The Macpherson-Fletchers (left) protected the crash site from souvenir hunters
A propeller blade from a crashed World War II Lancaster bomber will be unveiled in a Highland cemetery on Sunday as a memorial to lost airmen.
Six Royal Australian Air Force personnel and a RAF crewman died when the aircraft came down on Balavil Estate, near Kingussie.
A team from RAF Waddington, Lincoln, from where the bomber flew missions, recovered the blade.
It has been erected in the graveyard at Balavil House.
The estate owners - Allan and Marjorie Macpherson-Fletcher - have been protecting the crash site of PD259 from souvenir hunters.
It will be unveiled on the 64th anniversary of the crash.

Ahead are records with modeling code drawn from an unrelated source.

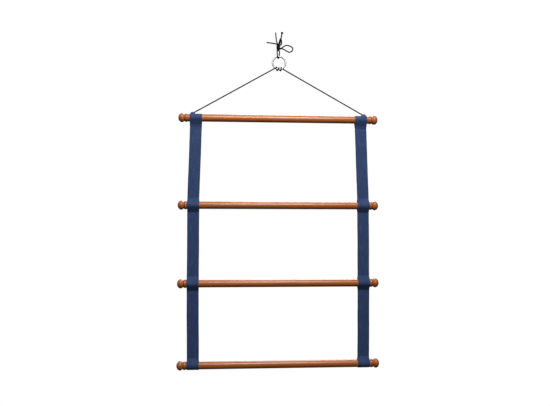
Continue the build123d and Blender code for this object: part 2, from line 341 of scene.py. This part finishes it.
# ---------------------------------------------------------------- mesh helpers
def mesh_piece(name, points, faces, materials, uvs=None, material_of=None):
    """A smooth-shaded mesh object made of points and faces."""
    mesh = bpy.data.meshes.new(name)
    mesh.from_pydata(points.tolist(), [], faces.tolist())
    for material in materials:
        mesh.materials.append(material)
    if material_of is not None:
        mesh.polygons.foreach_set("material_index", material_of)
    mesh.polygons.foreach_set("use_smooth", [True] * len(mesh.polygons))
    if uvs is not None:
        corners = np.zeros(len(mesh.loops), np.int32)
        mesh.loops.foreach_get("vertex_index", corners)
        mesh.uv_layers.new(name="weave").data.foreach_set("uv", uvs[corners].ravel())
    mesh.update()
    piece = bpy.data.objects.new(name, mesh)
    bpy.context.scene.collection.objects.link(piece)
    return piece


def unit(vectors):
    """The same directions, with a length of 1."""
    return vectors / np.linalg.norm(vectors, axis=-1, keepdims=True)


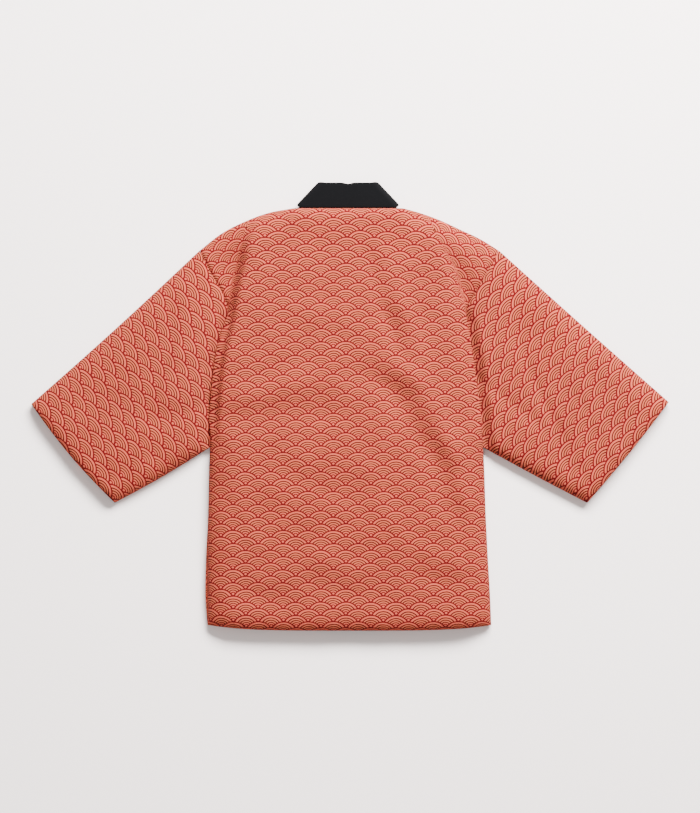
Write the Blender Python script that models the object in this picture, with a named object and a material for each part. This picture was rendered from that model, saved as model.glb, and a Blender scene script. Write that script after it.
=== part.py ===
"""Padded kimono jacket, laid flat on its front with its back up.

Metres, +Z up, collar towards +Y and hem towards -Y. The underside lies on z = 0, and the
origin is on that plane under the middle of the outline. Left and right are the wearer's.
The back and the collar's neck stretch are the upper layer, and the two fronts and the
collar's front stretches are the lower layer. Each sleeve is a flattened tube.
"""
import bpy
import numpy as np

for thing in list(bpy.data.objects):
    bpy.data.objects.remove(thing, do_unlink=True)

# Main sizes of the cut
SEAM_GAP = 0.0003
HEM_Y = -0.394
HEM_CORNER_Y = -0.3845
ARMPIT_Y = -0.072
SHOULDER_TIP_Y = 0.2745
NECK_Y = 0.3485
NECK_MID_X = -0.0035
NECK_HALF_WIDTH = 0.0968
COLLAR_WIDTH = 0.0455

# Layer heights of the padded walls
SEAM_LEVEL = 0.009
FRONT_LEVEL = 0.013
BACK_INSIDE_LEVEL = 0.0165
BACK_LEVEL = 0.036
SLEEVE_LEVEL = 0.028
SLEEVE_SLIT_LEVEL = 0.013
SLEEVE_SLIT = 0.002
COLLAR_THICKNESS = 0.009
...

RAF Waddington is the "hub" of UK Intelligence, Surveillance, Target Acquisition and Reconnaissance (ISTAR)
Built in 1709, Balavil House has provided locations for BBC drama Monarch of the Glen
This year is the 90th anniversary of the RAF
The crew from 467/463 Sqd were on a night training flight over the Cairngorms and Monadhliath mountain ranges when the bomber came down.
The cause may have been damage as a result of anti-aircraft fire, or freezing conditions, encountered during a mission the previous night.
Once removed, the propeller was transferred to RAF Waddington for restoration.
It will act as a memorial to the 1,306 personnel of 467/463 Sqd lost during World War II.
The six Australian crew members of PD259 were interred in the Commonwealth War Graves Commission cemetery in Cambridge, while the sole RAF airman was buried in Glasgow.